Superior Judge Hillary Jenner Ames walked the Senate Judiciary Committee through H540 on March 20, describing it as “a bill that adopts the recommendations from the final report of the post adjudication reparative program working group.” Ames told the committee the measure reorganizes existing statutory language into a single, uniform section to make referrals to the restorative (reparative) justice program clearer and more consistent statewide.
Why it matters: The bill responds to a 2024 legislative directive that created a working group to review post-adjudication diversion and restorative programs after Act 180 and related provisions. Supporters say H540 reduces confusion caused by disparate references across Title 13 and Title 28, establishes example factors judges should consider before ordering participation, and aims to limit geographic disparities by standardizing forms and procedures.

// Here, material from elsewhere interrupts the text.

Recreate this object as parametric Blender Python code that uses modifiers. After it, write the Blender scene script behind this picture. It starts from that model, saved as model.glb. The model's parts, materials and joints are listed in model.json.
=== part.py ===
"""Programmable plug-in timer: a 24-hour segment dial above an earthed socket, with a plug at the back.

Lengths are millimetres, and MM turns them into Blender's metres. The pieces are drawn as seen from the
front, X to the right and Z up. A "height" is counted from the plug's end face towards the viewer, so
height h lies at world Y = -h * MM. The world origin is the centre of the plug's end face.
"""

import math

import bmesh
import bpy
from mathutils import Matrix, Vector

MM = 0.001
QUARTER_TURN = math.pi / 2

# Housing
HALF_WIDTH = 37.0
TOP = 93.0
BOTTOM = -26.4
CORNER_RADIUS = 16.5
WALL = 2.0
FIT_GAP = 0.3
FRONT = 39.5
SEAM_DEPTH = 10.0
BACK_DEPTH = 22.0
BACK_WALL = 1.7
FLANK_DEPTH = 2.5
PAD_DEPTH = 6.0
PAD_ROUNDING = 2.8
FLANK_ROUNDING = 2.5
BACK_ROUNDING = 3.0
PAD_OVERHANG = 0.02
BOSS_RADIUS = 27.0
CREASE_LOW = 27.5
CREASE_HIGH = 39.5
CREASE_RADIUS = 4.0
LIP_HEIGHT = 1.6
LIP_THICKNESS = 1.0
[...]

What the bill does: Ames said Section 1 amends the statutory sentencing-options provision (as cited in the hearing as 13 BSA 70 30) to make referral language consistent and move detailed operational text into a new, single statutory section. Section 2 clarifies current practice that participation in a restorative justice program may be either a stand-alone sentence or a condition of probation. On the point of referrals tied to civil contempt, Ames said the working group recommended removing the existing reference that allows referral for civil contempt of a trial-support order because members “had never seen it used that way” and did not consider it an appropriate use of restorative programs.

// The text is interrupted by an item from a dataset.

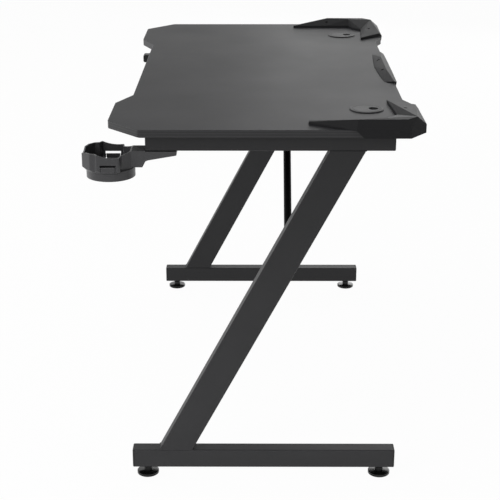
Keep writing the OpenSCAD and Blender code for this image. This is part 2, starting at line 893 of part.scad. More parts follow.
module left_corner_trim() {
    mirror([1, 0, 0]) corner_trim();
}

module right_corner_trim() {
    corner_trim();
}

// Half of the centre trim's corners: along it, in from the recessed edge, and up, as shares
centre_shares = [
    [0, 1, 0], [0, 0.96, 0.2], [0.58, 0.86, 0], [0.58, 0.82, 0.2], [0.93, 0.72, 0],
    [0.45, 0.3, 1], [1, 0.03, 0.4], [1, 0, 0]];
centre_rear_shares = [[0.45, 0.25], [0.95, 0.1]];
centre_skirt_share = 0.95;

module centre_trim() {
    edge = half_depth - rear_recess;
    depth = skirt_top - skirt_z;
    color("#1f1f21") difference() {
        union() {
            convex([for (side = [-1, 1]) each concat(
                [for (s = centre_shares) [side * s[0] * centre_half, edge - s[1] * centre_depth,
                    desk_height + s[2] * centre_h]],
                [for (s = centre_rear_shares) [side * s[0] * centre_half, edge + rear_over,
                    desk_height + s[1] * centre_h]],
                [[side * centre_skirt_share * centre_half, edge + rear_over, desk_height]])]);
            front_profile(edge, rear_over) polygon([
                [-centre_skirt_share * centre_half, skirt_top],
                [depth - centre_skirt_share * centre_half, skirt_z],
                [centre_skirt_share * centre_half - depth, skirt_z],
                [centre_skirt_share * centre_half, skirt_top]]);
        }
        both_sides() screw_well(centre_screw_place);
    }
}

module trim_screws() {
    color("#101011") both_sides() for (place = trim_screw_places)
        translate([place[0], place[1], desk_height + screw_seat]) mirror([0, 0, 1])
            bolt(wood_d, screw_seat + wood_bite - over, wood_head_d, wood_head_h);
}

/* Grommets */

module grommet() {
    hole_r = grommet_hole_d / 2;
    color("#1b1b1d") translate([grommet_x, grommet_y, 0]) rotate_extrude() polygon([
        [liner_in, board_bottom], [hole_r - fit, board_bottom], [hole_r - fit, desk_height],
        [hole_r + flange_w, desk_height], [hole_r + flange_w, desk_height + flange_t / 2],
        [hole_r + flange_w / 2, desk_height + flange_t], [liner_in, desk_height + flange_t],
        [liner_in, desk_height + flange_t - lid_t],
        [liner_in - ledge_w, desk_height + flange_t - lid_t],
        [liner_in - ledge_w, desk_height + flange_t - lid_t - liner_wall],
        [liner_in, desk_height + flange_t - lid_t - liner_wall - ledge_w]]);
}

module left_grommet() {
    mirror([1, 0, 0]) grommet();
}

module right_grommet() {
    grommet();
}

module grommet_cap() {
    color("#232325") translate([grommet_x, grommet_y, desk_height + flange_t - lid_t]) difference() {
        union() {
            cylinder(r = liner_in - cap_play, h = lid_t);
            translate([0, cable_hole_y, -collar_len])
                cylinder(d = cable_hole_d + 2 * collar_wall, h = collar_len + over);
        }
        translate([0, cable_hole_y, -collar_len - over])
            cylinder(d = cable_hole_d, h = collar_len + lid_t + 2 * over);
    }
}

module left_grommet_cap() {
    mirror([1, 0, 0]) grommet_cap();
}

module right_grommet_cap() {
    grommet_cap();
}

/* Cup holder */

// Half of the ring's outline, from its front panel to the arm, as shares of half its width:
// the front panel's end, the corner lobe, the hollow beside it, the two ends of the side panel,
// and the recessed corner at the arm
ring_half_shares = [[0.46, -1], [0.81, -0.67], [0.84, -0.49], [1, -0.42], [1, 0.42],
    [0.65, 0.47], [0.36, 0.8]];
// Roundings of those corners, as shares of a lobe's, less than nothing in a hollow
ring_round_shares = [1, 1.5, -0.75, 0.75, 1, -0.5, 0.75];
ring_back = cup_d / 2 * ring_half_shares[6][1];
// Slope under the lobes, where the ring grows out of the base
flare_drop = 4;
flare_run_share = 0.15;
// Offset of a wall along a slope of 45 degrees
slope_share = sqrt(2) - 1;
// The slots and slits of the sprung tongues
slot_w = 30;
slot_h = 5;
slot_drop = 22;
slit_w = 0.8;
slit_end_d = 2.4;
slit_len = 11;

// The ring's outline seen from above, moved inwards by a wall
module ring_profile(wall) {
    half = [for (share = ring_half_shares) share * cup_d / 2];
    radii = [for (share = ring_round_shares)
        share > 0 ? max(share * lobe_r - wall, 0) : wall - share * lobe_r];
    polygon(rounded(
        inset(concat(half, [for (i = [len(half) - 1 : -1 : 0]) [-half[i][0], half[i][1]]]), wall),
        concat(radii, [for (i = [len(radii) - 1 : -1 : 0]) radii[i]])));
}

// The lobed ring's solid on its slope, moved inwards by a wall
module ring_solid(wall) {
    low = cup_base_h - flare_drop + slope_share * wall;
    radius = cup_base_d / 2 - wall;
    run = cup_d * flare_run_share;
    intersection() {
        translate([0, 0, low]) linear_extrude(height = cup_h + over) ring_profile(wall);
        union() {
            translate([0, 0, low]) cylinder(r1 = radius, r2 = radius + run, h = run);
            translate([0, 0, low + run]) cylinder(r = radius + run, h = cup_h);
        }
    }
}

// A slot, and under its ends two slits with round ends, that free a sprung tongue in the wall
module tongue_cut() {
    top = cup_h - slot_drop;
    low = top - slit_len;
    block([0, -slot_w / 2, top - slot_h / 2], [cup_d, slot_w, slot_h]);
    for (side = [-1, 1]) translate([0, side * (slot_w - slit_end_d) / 2, 0]) {
        block([0, -slit_w / 2, low], [cup_d, slit_w, slit_len]);
        translate([0, 0, low]) rotate([0, 90, 0]) cylinder(d = slit_end_d, h = cup_d);
    }
}

// The arm's step below the rail's front end: its corner, its depth and its two heights
arm_corner_r = 4;
arm_step = 6;
arm_step_shares = [0.58, 0.64];
// Gap between the arm and the rail, and the bosses round the screws that bridge it
arm_gap = 1.5;
boss_d = 16;
// The dips' half-width, their shift towards the arm, and each one's direction and share of the shift
rim_dip_share = 0.3;
rim_shift = 11;
rim_dip_turns = [[0, 1], [180, -1], [270, 0]];

// The arm's profile, from its end under the rail to its root in the cup's wall
module arm_profile() {
    end_y = rail_front + arm_len;
    root_y = cup_y + ring_back - cup_wall / 2;
    polygon(rounded([
        [end_y, rail_z - arm_gap], [rail_front, rail_z - arm_gap], [rail_front - arm_gap, rail_z],
        [root_y, rail_z], [root_y, rail_z - arm_root_h],
        [rail_front - arm_step, rail_z - arm_root_h],
        [rail_front, rail_z - arm_root_h * arm_step_shares[1]],
        [rail_front + arm_corner_r, rail_z - arm_root_h * arm_step_shares[0]],
        [end_y, rail_z - arm_end_t]],
        [0, 0, 0, 0, 0, arm_corner_r / 2, arm_corner_r / 4, arm_corner_r / 4, arm_corner_r / 2]));
}

module cup_holder() {
    dip_half = cup_d * rim_dip_share;
    dip_r = (dip_half * dip_half + rim_dip * rim_dip) / (2 * rim_dip);
    color("#2a2a2c") difference() {
        union() {
            translate([cup_x, cup_y, cup_floor]) intersection() {
                union() {
                    cylinder(d = cup_base_d, h = cup_base_h);
                    ring_solid(0);
                }
                cylinder(d = 2 * cup_d, h = cup_h);
            }
            side_profile(rail_x, rail_w) arm_profile();
            for (y = tap_ys) translate([rail_mid_x, y, rail_z - arm_gap - over])
                cylinder(d = boss_d, h = arm_gap + over);
        }
        translate([cup_x, cup_y, cup_floor]) {
            inside_d = cup_base_d - 2 * cup_wall;
            translate([0, 0, cup_wall]) {
                cylinder(d = inside_d, h = cup_base_h - 2 * cup_wall);
                intersection() {
                    cylinder(d = inside_d, h = cup_h);
                    linear_extrude(height = cup_h) ring_profile(cup_wall);
                }
            }
            ring_solid(cup_wall);
            for (dip = rim_dip_turns) rotate([0, 0, dip[0]]) {
                tongue_cut();
                translate([0, dip[1] * rim_shift, cup_h + dip_r - rim_dip]) rotate([0, 90, 0])
                    cylinder(r = dip_r, h = cup_d);
            }
        }
        for (y = tap_ys) tap_well(y);
    }
}

// Clears a bracket below a self-tapping screw's head and round its shank
module tap_well(y) {
    translate([rail_mid_x, y, rail_z - hook_drop])
        cylinder(d = tap_head_d + 2 * fit, h = hook_drop - tap_seat);
    translate([rail_mid_x, y, rail_z - tap_seat - over])
        cylinder(d = tap_d + 2 * fit, h = tap_seat + 2 * over);
}

module tap_screws() {
    color("#101011") for (y = tap_ys) translate([rail_mid_x, y, rail_z - tap_seat])
        bolt(tap_d, tap_seat + tap_end, tap_head_d, tap_head_h);
}

module cup_holder_screws() {
    tap_screws();
}

/* Headphone hook */

// Places along the hook from its nose, as shares of its reach: the back of the gap from the rail
// down to the saddle, the front of the saddle, and the outer side of the back
hook_gap_shares = [0.92, 0.83, 0.79, 0.7];
hook_saddle_shares = [0.31, 0.21];
hook_back_shares = [0.72, 0.92, 1.01];
hook_base_t = 8;
hook_r = 4;

module hook() {
    nose_y = rail_front - hook_reach;
    end_y = rail_front + arm_len;
    low = rail_z - hook_drop;
    top = low + hook_nose_h;
    gap_ys = [for (share = hook_gap_shares) nose_y + hook_reach * share];
    saddle_ys = [for (share = hook_saddle_shares) nose_y + hook_reach * share];
    back_ys = [for (share = hook_back_shares) nose_y + hook_reach * share];
    color("#1a1a1b") difference() {
        side_profile(rail_mid_x - hook_w / 2, hook_w) polygon(rounded([
            [end_y, rail_z], [gap_ys[0], rail_z], [gap_ys[1], rail_z - hook_base_t],
            [gap_ys[2], top], [gap_ys[3], top - saddle_depth], [saddle_ys[0], top - saddle_depth],
            [saddle_ys[1], top], [nose_y, top], [nose_y, low],
            [back_ys[0], low], [back_ys[1], top - hook_base_t],
            [back_ys[2], rail_z - hook_base_t], [end_y, rail_z - hook_base_t]],
            [for (i = [0 : 12]) i % 12 == 0 ? 0 : hook_r]));
        for (y = tap_ys) tap_well(y);
    }
}

module headphone_hook() {
    mirror([1, 0, 0]) hook();
}

module hook_screws() {
    mirror([1, 0, 0]) tap_screws();
}

desktop();
edge_band();
left_rail();
right_rail();
left_diagonal();
right_diagonal();
left_foot_tube();
right_foot_tube();
left_rail_caps();
right_rail_caps();
left_foot_caps();
right_foot_caps();
front_beam();
rear_beam();
front_beam_plates();
rear_beam_plates();
beam_bolts();
beam_nuts();
beam_screws();
rail_bolts();
board_inserts();
left_brace();
right_brace();
brace_bolts();
brace_nuts();
front_left_pad();
front_right_pad();
rear_left_pad();
rear_right_pad();
front_left_stud();
front_right_stud();
rear_left_stud();
rear_right_stud();
foot_nuts();
left_corner_trim();
right_corner_trim();
centre_trim();
trim_screws();
left_grommet();
right_grommet();
left_grommet_cap();
right_grommet_cap();
cup_holder();
cup_holder_screws();
headphone_hook();
hook_screws();
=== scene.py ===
"""Gaming desk: the finishes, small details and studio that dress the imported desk."""

import json
import math

import bmesh
import bpy
from mathutils import Matrix, Vector

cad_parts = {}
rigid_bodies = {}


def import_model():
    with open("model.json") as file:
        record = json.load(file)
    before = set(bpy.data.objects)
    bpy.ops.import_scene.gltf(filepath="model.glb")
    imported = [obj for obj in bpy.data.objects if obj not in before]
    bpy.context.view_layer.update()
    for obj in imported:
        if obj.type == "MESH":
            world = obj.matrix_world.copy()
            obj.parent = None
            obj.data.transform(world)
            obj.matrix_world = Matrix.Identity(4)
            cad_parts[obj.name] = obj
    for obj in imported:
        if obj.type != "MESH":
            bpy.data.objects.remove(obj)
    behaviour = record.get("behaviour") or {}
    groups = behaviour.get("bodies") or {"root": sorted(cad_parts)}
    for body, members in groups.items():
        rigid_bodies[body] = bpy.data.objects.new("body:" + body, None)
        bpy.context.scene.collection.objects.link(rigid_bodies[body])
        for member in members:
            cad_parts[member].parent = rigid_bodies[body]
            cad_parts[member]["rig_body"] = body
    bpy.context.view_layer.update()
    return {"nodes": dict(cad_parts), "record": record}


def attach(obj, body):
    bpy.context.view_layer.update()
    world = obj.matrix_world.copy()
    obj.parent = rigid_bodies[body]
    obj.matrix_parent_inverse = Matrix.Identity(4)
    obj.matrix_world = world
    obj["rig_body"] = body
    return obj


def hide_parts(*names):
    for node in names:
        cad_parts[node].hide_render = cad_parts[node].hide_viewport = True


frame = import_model()

bl_info = {
    "name": "Gaming desk",
    "version": (1, 0, 0),
    "blender": (4, 5, 0),
    "location": "3D View > Sidebar > Desk",
    "description": "Finishes and small details of a gaming desk on Z-shaped side frames",
    "category": "Add Mesh",
}

MM = 0.001
UP, DOWN = Vector((0, 0, 1)), Vector((0, 0, -1))
SIDES = ("left", "right")
SLOTS = {row["node"]: row["material_slot"] for row in frame["record"]["subparts"]}

# The material of each slot, which the first operator makes
FINISHES = {}


# ---- Colours and materials


def colour(code):
    """Turns an sRGB hex value into linear RGBA."""
    parts = [int(code[i : i + 2], 16) / 255 for i in (1, 3, 5)]
    linear = [p / 12.92 if p <= 0.04045 else ((p + 0.055) / 1.055) ** 2.4 for p in parts]
    return (*linear, 1.0)


def cleared_tree(owner):
    """The emptied node tree of a material or a world."""
    owner.use_nodes = True
    owner.node_tree.nodes.clear()
    return owner.node_tree


def add_node(tree, kind, inputs=None, **settings):
    """Adds a node, makes its settings, and sets or links its inputs."""
    node = tree.nodes.new(kind)
    for name, value in settings.items():
        setattr(node, name, value)
    for name, value in (inputs or {}).items():
        if isinstance(value, bpy.types.NodeSocket):
            tree.links.new(value, node.inputs[name])
        else:
            node.inputs[name].default_value = value
    return node


def calculate(tree, operation, *values):
    """What a Math node makes of one or two values."""
    inputs = dict(enumerate(values))
    return add_node(tree, "ShaderNodeMath", inputs, operation=operation).outputs["Value"]


def noise(tree, place, size_mm, detail):
    """Cloudy patches about a size apart, from 0 to 1."""
    inputs = {"Vector": place, "Scale": 1 / (size_mm * MM), "Detail": detail}
    return add_node(tree, "ShaderNodeTexNoise", inputs).outputs["Fac"]


def between(tree, pattern, low, high):
    """A pattern of 0 to 1, brought between two levels."""
    inputs = {"Value": pattern, "To Min": low, "To Max": high}
    return add_node(tree, "ShaderNodeMapRange", inputs).outputs["Result"]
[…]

Section 3, Ames said, is the core of the bill: a consolidated “one-stop shop” statutory section (referred to in the walkthrough as section 9 13) that carries forward eligibility language, explains the referral process when participation is not a condition of probation, and lists non-exhaustive example factors (six illustrative items) that judges should consider when ordering restorative justice participation. Subsections added by the working group would also require standardized forms to be used statewide and authorize the Supreme Court to adopt procedural rules to support uniform referral procedures.
On budget and scope: A committee member who had chaired the working group said the bill was designed to reorganize language—not to change eligibility—and emphasized statewide outreach to stakeholders including state's attorneys, the attorney general’s office, the Center for Crime Victim Services, and community justice centers. That member told the committee the budget impact is zero, adding, “The budget impact is 0. It doesn't cost anything to do this.”
Next steps and follow-up: Committee members asked whether the court already had authority to adopt procedural rules; witnesses said the court can adopt rules but that including a statutory reference signals the need for specific referral procedures. The chair said staff would reach out to the attorney general, state’s attorneys, and defender general to confirm whether those offices had previously testified and to make sure nothing important was overlooked. No formal vote on H540 was recorded during the walkthrough.
The committee scheduled follow-up appearances and thanked Ames and witnesses for the explanation; the bill’s effective date is stated in the draft as July 1.